> **Work to be completed**: Write out the whole listing, matching it exactly.

— BEGIN Dataset content —

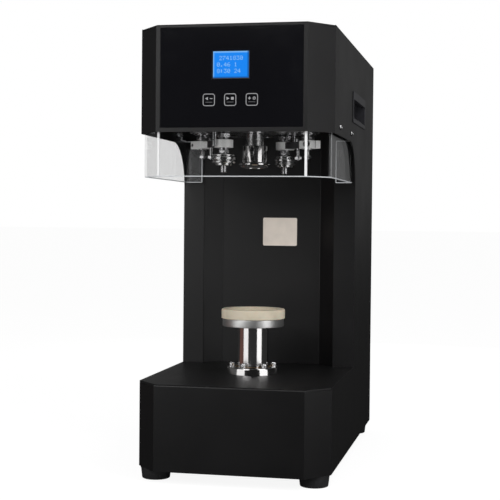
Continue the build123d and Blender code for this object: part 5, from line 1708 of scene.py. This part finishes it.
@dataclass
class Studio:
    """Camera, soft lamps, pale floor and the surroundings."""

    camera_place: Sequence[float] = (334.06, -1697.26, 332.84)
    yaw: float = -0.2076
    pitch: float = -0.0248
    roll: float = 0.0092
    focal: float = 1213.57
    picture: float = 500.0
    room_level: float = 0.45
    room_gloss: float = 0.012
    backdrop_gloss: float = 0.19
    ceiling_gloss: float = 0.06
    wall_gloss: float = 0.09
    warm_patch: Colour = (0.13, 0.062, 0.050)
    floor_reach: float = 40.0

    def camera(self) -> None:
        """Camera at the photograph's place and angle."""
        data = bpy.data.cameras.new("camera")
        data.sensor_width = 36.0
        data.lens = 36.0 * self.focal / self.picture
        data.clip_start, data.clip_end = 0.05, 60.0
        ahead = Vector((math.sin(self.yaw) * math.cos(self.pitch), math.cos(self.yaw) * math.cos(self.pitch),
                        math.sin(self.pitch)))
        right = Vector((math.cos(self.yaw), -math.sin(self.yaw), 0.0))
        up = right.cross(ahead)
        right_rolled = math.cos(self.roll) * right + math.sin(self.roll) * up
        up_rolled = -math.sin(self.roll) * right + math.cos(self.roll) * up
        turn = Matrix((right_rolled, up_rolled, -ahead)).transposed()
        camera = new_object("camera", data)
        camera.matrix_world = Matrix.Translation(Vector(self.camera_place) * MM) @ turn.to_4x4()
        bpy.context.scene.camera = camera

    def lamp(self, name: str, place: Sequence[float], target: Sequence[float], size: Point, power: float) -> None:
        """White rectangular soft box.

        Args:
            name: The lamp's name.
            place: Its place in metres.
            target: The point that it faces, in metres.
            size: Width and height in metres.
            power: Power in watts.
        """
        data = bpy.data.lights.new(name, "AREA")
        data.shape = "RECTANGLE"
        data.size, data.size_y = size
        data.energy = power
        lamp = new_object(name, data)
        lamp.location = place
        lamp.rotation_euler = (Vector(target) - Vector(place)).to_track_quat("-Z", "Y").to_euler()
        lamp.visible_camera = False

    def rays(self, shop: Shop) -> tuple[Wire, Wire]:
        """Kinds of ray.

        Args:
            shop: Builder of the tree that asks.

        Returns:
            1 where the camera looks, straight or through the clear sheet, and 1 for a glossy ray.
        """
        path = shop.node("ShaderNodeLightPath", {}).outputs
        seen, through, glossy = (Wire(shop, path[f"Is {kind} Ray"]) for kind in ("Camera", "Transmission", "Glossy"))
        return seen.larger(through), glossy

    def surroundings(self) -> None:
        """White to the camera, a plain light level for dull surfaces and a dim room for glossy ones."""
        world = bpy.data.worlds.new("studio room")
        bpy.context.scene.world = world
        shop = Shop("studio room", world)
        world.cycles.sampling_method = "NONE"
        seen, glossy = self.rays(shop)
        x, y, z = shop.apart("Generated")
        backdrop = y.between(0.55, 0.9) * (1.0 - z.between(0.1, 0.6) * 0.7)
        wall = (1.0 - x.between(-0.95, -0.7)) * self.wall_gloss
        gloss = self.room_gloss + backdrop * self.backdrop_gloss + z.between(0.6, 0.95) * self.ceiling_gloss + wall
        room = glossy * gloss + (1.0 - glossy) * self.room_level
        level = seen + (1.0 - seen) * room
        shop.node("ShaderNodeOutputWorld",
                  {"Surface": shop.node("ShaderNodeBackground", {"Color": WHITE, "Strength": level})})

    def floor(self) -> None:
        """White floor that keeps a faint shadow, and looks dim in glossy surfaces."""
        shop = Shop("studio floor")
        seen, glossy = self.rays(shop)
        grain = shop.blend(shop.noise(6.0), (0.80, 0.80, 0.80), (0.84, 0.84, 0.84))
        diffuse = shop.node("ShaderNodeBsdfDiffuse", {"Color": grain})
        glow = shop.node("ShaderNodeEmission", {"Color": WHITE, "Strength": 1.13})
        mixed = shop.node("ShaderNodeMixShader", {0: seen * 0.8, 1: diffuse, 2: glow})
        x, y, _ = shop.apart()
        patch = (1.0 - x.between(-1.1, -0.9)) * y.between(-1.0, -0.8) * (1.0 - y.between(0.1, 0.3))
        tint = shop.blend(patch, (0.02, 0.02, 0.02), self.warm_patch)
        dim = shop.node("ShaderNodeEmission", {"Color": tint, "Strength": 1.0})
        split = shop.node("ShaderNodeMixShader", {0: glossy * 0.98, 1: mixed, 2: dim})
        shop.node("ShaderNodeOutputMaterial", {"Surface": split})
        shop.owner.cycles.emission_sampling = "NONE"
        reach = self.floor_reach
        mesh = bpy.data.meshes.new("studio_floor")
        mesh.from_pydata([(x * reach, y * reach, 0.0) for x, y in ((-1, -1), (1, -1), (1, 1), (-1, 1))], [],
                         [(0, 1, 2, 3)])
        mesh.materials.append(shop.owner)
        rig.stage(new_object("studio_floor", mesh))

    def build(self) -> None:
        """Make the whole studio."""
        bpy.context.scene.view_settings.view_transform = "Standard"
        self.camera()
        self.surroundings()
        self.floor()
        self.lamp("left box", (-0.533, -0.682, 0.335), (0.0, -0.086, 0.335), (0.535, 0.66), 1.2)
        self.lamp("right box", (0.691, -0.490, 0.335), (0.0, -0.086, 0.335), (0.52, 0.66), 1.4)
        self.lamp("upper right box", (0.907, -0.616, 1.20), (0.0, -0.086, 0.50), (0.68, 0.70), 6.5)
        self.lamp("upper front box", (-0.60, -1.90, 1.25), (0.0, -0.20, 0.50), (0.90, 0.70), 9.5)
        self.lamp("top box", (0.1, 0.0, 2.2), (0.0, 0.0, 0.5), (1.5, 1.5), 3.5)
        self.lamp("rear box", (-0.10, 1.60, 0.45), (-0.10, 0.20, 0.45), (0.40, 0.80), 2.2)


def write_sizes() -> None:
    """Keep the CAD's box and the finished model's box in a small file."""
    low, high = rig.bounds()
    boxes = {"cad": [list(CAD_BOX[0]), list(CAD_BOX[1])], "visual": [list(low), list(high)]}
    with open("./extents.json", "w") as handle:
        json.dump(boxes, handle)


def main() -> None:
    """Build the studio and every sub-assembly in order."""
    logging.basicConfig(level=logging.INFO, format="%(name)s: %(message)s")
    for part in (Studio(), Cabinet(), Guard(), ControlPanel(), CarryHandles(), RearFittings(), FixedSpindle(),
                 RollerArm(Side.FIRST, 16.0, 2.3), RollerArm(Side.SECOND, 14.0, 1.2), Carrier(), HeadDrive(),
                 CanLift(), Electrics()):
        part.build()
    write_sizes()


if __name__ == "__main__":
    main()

— END Dataset content —

> **Response**:
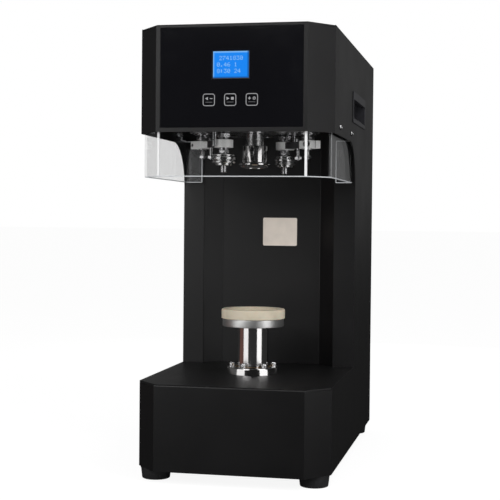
Continue the build123d and Blender code for this object: part 5, from line 1708 of scene.py. This part finishes it.
@dataclass
class Studio:
    """Camera, soft lamps, pale floor and the surroundings."""

    camera_place: Sequence[float] = (334.06, -1697.26, 332.84)
    yaw: float = -0.2076
    pitch: float = -0.0248
    roll: float = 0.0092
    focal: float = 1213.57
    picture: float = 500.0
    room_level: float = 0.45
    room_gloss: float = 0.012
    backdrop_gloss: float = 0.19
    ceiling_gloss: float = 0.06
    wall_gloss: float = 0.09
    warm_patch: Colour = (0.13, 0.062, 0.050)
    floor_reach: float = 40.0

    def camera(self) -> None:
        """Camera at the photograph's place and angle."""
        data = bpy.data.cameras.new("camera")
        data.sensor_width = 36.0
        data.lens = 36.0 * self.focal / self.picture
        data.clip_start, data.clip_end = 0.05, 60.0
        ahead = Vector((math.sin(self.yaw) * math.cos(self.pitch), math.cos(self.yaw) * math.cos(self.pitch),
                        math.sin(self.pitch)))
        right = Vector((math.cos(self.yaw), -math.sin(self.yaw), 0.0))
        up = right.cross(ahead)
        right_rolled = math.cos(self.roll) * right + math.sin(self.roll) * up
        up_rolled = -math.sin(self.roll) * right + math.cos(self.roll) * up
        turn = Matrix((right_rolled, up_rolled, -ahead)).transposed()
        camera = new_object("camera", data)
        camera.matrix_world = Matrix.Translation(Vector(self.camera_place) * MM) @ turn.to_4x4()
        bpy.context.scene.camera = camera

    def lamp(self, name: str, place: Sequence[float], target: Sequence[float], size: Point, power: float) -> None:
        """White rectangular soft box.

        Args:
            name: The lamp's name.
            place: Its place in metres.
            target: The point that it faces, in metres.
            size: Width and height in metres.
            power: Power in watts.
        """
        data = bpy.data.lights.new(name, "AREA")
        data.shape = "RECTANGLE"
        data.size, data.size_y = size
        data.energy = power
        lamp = new_object(name, data)
        lamp.location = place
        lamp.rotation_euler = (Vector(target) - Vector(place)).to_track_quat("-Z", "Y").to_euler()
        lamp.visible_camera = False

    def rays(self, shop: Shop) -> tuple[Wire, Wire]:
        """Kinds of ray.

        Args:
            shop: Builder of the tree that asks.

        Returns:
            1 where the camera looks, straight or through the clear sheet, and 1 for a glossy ray.
        """
        path = shop.node("ShaderNodeLightPath", {}).outputs
        seen, through, glossy = (Wire(shop, path[f"Is {kind} Ray"]) for kind in ("Camera", "Transmission", "Glossy"))
        return seen.larger(through), glossy

    def surroundings(self) -> None:
        """White to the camera, a plain light level for dull surfaces and a dim room for glossy ones."""
        world = bpy.data.worlds.new("studio room")
        bpy.context.scene.world = world
        shop = Shop("studio room", world)
        world.cycles.sampling_method = "NONE"
        seen, glossy = self.rays(shop)
        x, y, z = shop.apart("Generated")
        backdrop = y.between(0.55, 0.9) * (1.0 - z.between(0.1, 0.6) * 0.7)
        wall = (1.0 - x.between(-0.95, -0.7)) * self.wall_gloss
        gloss = self.room_gloss + backdrop * self.backdrop_gloss + z.between(0.6, 0.95) * self.ceiling_gloss + wall
        room = glossy * gloss + (1.0 - glossy) * self.room_level
        level = seen + (1.0 - seen) * room
        shop.node("ShaderNodeOutputWorld",
                  {"Surface": shop.node("ShaderNodeBackground", {"Color": WHITE, "Strength": level})})

    def floor(self) -> None:
        """White floor that keeps a faint shadow, and looks dim in glossy surfaces."""
        shop = Shop("studio floor")
        seen, glossy = self.rays(shop)
        grain = shop.blend(shop.noise(6.0), (0.80, 0.80, 0.80), (0.84, 0.84, 0.84))
        diffuse = shop.node("ShaderNodeBsdfDiffuse", {"Color": grain})
        glow = shop.node("ShaderNodeEmission", {"Color": WHITE, "Strength": 1.13})
        mixed = shop.node("ShaderNodeMixShader", {0: seen * 0.8, 1: diffuse, 2: glow})
        x, y, _ = shop.apart()
        patch = (1.0 - x.between(-1.1, -0.9)) * y.between(-1.0, -0.8) * (1.0 - y.between(0.1, 0.3))
        tint = shop.blend(patch, (0.02, 0.02, 0.02), self.warm_patch)
        dim = shop.node("ShaderNodeEmission", {"Color": tint, "Strength": 1.0})
        split = shop.node("ShaderNodeMixShader", {0: glossy * 0.98, 1: mixed, 2: dim})
        shop.node("ShaderNodeOutputMaterial", {"Surface": split})
        shop.owner.cycles.emission_sampling = "NONE"
        reach = self.floor_reach
        mesh = bpy.data.meshes.new("studio_floor")
        mesh.from_pydata([(x * reach, y * reach, 0.0) for x, y in ((-1, -1), (1, -1), (1, 1), (-1, 1))], [],
                         [(0, 1, 2, 3)])
        mesh.materials.append(shop.owner)
        rig.stage(new_object("studio_floor", mesh))

    def build(self) -> None:
        """Make the whole studio."""
        bpy.context.scene.view_settings.view_transform = "Standard"
        self.camera()
        self.surroundings()
        self.floor()
        self.lamp("left box", (-0.533, -0.682, 0.335), (0.0, -0.086, 0.335), (0.535, 0.66), 1.2)
        self.lamp("right box", (0.691, -0.490, 0.335), (0.0, -0.086, 0.335), (0.52, 0.66), 1.4)
        self.lamp("upper right box", (0.907, -0.616, 1.20), (0.0, -0.086, 0.50), (0.68, 0.70), 6.5)
        self.lamp("upper front box", (-0.60, -1.90, 1.25), (0.0, -0.20, 0.50), (0.90, 0.70), 9.5)
        self.lamp("top box", (0.1, 0.0, 2.2), (0.0, 0.0, 0.5), (1.5, 1.5), 3.5)
        self.lamp("rear box", (-0.10, 1.60, 0.45), (-0.10, 0.20, 0.45), (0.40, 0.80), 2.2)


def write_sizes() -> None:
    """Keep the CAD's box and the finished model's box in a small file."""
    low, high = rig.bounds()
    boxes = {"cad": [list(CAD_BOX[0]), list(CAD_BOX[1])], "visual": [list(low), list(high)]}
    with open("./extents.json", "w") as handle:
        json.dump(boxes, handle)


def main() -> None:
    """Build the studio and every sub-assembly in order."""
    logging.basicConfig(level=logging.INFO, format="%(name)s: %(message)s")
    for part in (Studio(), Cabinet(), Guard(), ControlPanel(), CarryHandles(), RearFittings(), FixedSpindle(),
                 RollerArm(Side.FIRST, 16.0, 2.3), RollerArm(Side.SECOND, 14.0, 1.2), Carrier(), HeadDrive(),
                 CanLift(), Electrics()):
        part.build()
    write_sizes()


if __name__ == "__main__":
    main()